Xiaomi's MiMo Code gets better as tasks get harder. Here's how.

#ai #llm #machinelearning #devops

Xiaomi's MiMo team just open-sourced MiMo Code — a terminal coding agent built on top of OpenCode, MIT licensed. The pitch isn't raw benchmark numbers. It's something more specific: what happens when a task takes 50, 100, or 200+ steps?

Most coding agents fall apart at scale. Context fills up, the model loses the thread, and it either halts or confidently completes the wrong thing. MiMo Code is explicitly engineered around those failure modes.

"A single step error rate gets amplified across long-horizon runs, with no human correction signal in the loop."

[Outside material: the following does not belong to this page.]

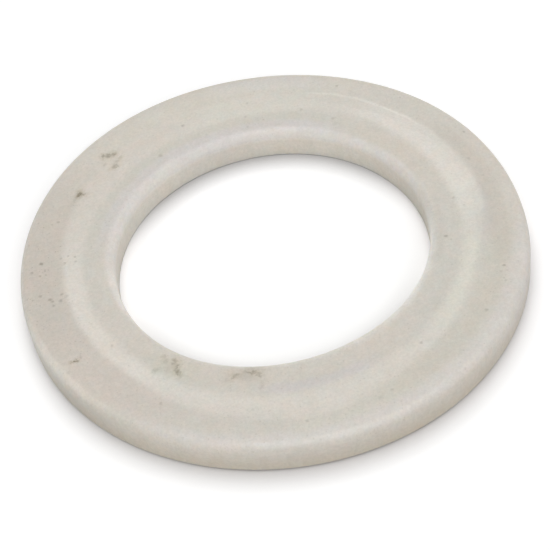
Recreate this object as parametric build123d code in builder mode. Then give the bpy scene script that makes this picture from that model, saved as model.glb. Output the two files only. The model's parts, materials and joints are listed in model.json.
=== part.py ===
from build123d import *
import os

# Valve seal of a toilet cistern: one moulded ring of soft silicone.
# The origin is at the middle of the underside, and +Z runs up the ring's axis.
# All sizes are in millimetres.

# Overall sizes
bore_diameter = 38.2
thickness = 4.2

# Widths across the upper side, from the bore out to the rim
inner_crown_width = 1.6
inner_land_width = 1.1
bead_inner_flank_width = 2.3
bead_outer_flank_width = 2.4
lip_inner_flank_width = 2.6
outer_crown_width = 1.9

# Depths of the upper side, each below the crest of the outer lip
inner_land_depth = 0.15
bead_depth = 0.03
channel_depth = 0.18

# Fall of each crown from its crest to its wall
inner_crown_fall = 0.22
outer_crown_fall = 0.3

# Edges: large roundings above, small bevels below
bore_edge_radius = 1.15
rim_edge_radius = 1.2
bore_foot_bevel = 0.25
rim_foot_bevel = 0.45

# Levels
land_level = thickness - inner_land_depth
bead_level = thickness - bead_depth
channel_level = thickness - channel_depth
inner_wall_height = land_level - inner_crown_fall
outer_wall_height = thickness - outer_crown_fall

# Radii, each one step further out than the last
bore_radius = bore_diameter / 2
land_start = bore_radius + inner_crown_width
land_end = land_start + inner_land_width
bead_crest = land_end + bead_inner_flank_width
channel_floor = bead_crest + bead_outer_flank_width
lip_crest = channel_floor + lip_inner_flank_width
outer_radius = lip_crest + outer_crown_width

outward = (1, 0)
inward = (-1, 0)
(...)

That framing shapes every architectural decision they made.

What actually changed (vs. standard coding agents)

MiMo Code organises its design around three themes: Compute, Memory, and Evolution.

Compute — spending more tokens on reliability, not just output:

Max Mode runs 5 parallel candidates each step (temperature=1), then uses a low-temperature judge to pick the best — before executing anything. 10–20% improvement on SWE-Bench Pro, at 4–5x token cost. Experimental, opt-in.
Goal is an independent verifier that fires when the agent tries to call "done." A separate model call reviews the full conversation history and checks whether the completion condition is actually met. If not, it tells the agent what's missing. Loop rate under 0.5%.
Dynamic Workflow converts orchestration from prompt text to executable JavaScript in an isolated sandbox. parallel(), pipeline(), barrier() — no more natural language step sequences that the model can skip or misinterpret.

Memory — keeping the logical session alive past the context window:

The key concept is a Cycle: the runtime inserts checkpoints at 20%, 45%, and 70% of the context budget (not when the window is almost full — deliberately early, when the model can still reason clearly). A background writer subagent reads the conversation and writes a structured 11-field checkpoint file. When the window eventually fills, the runtime opens a fresh window and rebuilds state from those files — under 65K tokens, covering tasks, session state, project memory, recent messages verbatim, and a tail reminder.

The main agent never writes its own memory. Only the writer touches those files. Single-writer, no ambiguity.

Evolution — not starting fresh every session:

Project-level memory (a MEMORY.md per repo) persists architecture decisions, user rules, verified facts. Every 7 days, a Dream agent consolidates and deduplicates it. Every 30 days, a Distill agent scans historical sessions for repeated patterns and promotes them into reusable skills and SOPs.

The benchmark that matters

On standard offline benchmarks (single-repo, one-shot problems), MiMo Code + MiMo-V2.5-Pro beats Claude Code + Claude Sonnet 4.6 across three evals. But Xiaomi flags this themselves: those benchmarks don't reflect what MiMo Code is actually optimised for.

Their human A/B test is more telling: 576 developers, 474 real private repos, 1,213 matched pairs, same task run against both agents blind. Under 200 steps: roughly 50/50. Over 200 steps: MiMo Code wins 65%+ of the time.

The architecture is doing exactly what it was designed to do.

What to do

Evaluating coding agents for long tasks? This is worth a look. Install is one line: npm install -g @mimo-ai/cli or curl -fsSL https://mimo.xiaomi.com/install | bash. Free tier uses MiMo-V2.5 with 1M token context.
Running Claude Code on short tasks? Probably no urgency — the under-200-step performance is comparable.
Building your own agent harness? The checkpoint-early insight (extract state at 20/45/70%, not 95%) and the separate writer subagent pattern are worth stealing regardless of what runtime you're using.
Interested in the model? MiMo-V2.5-Pro is what powers the competitive benchmark results. GitHub.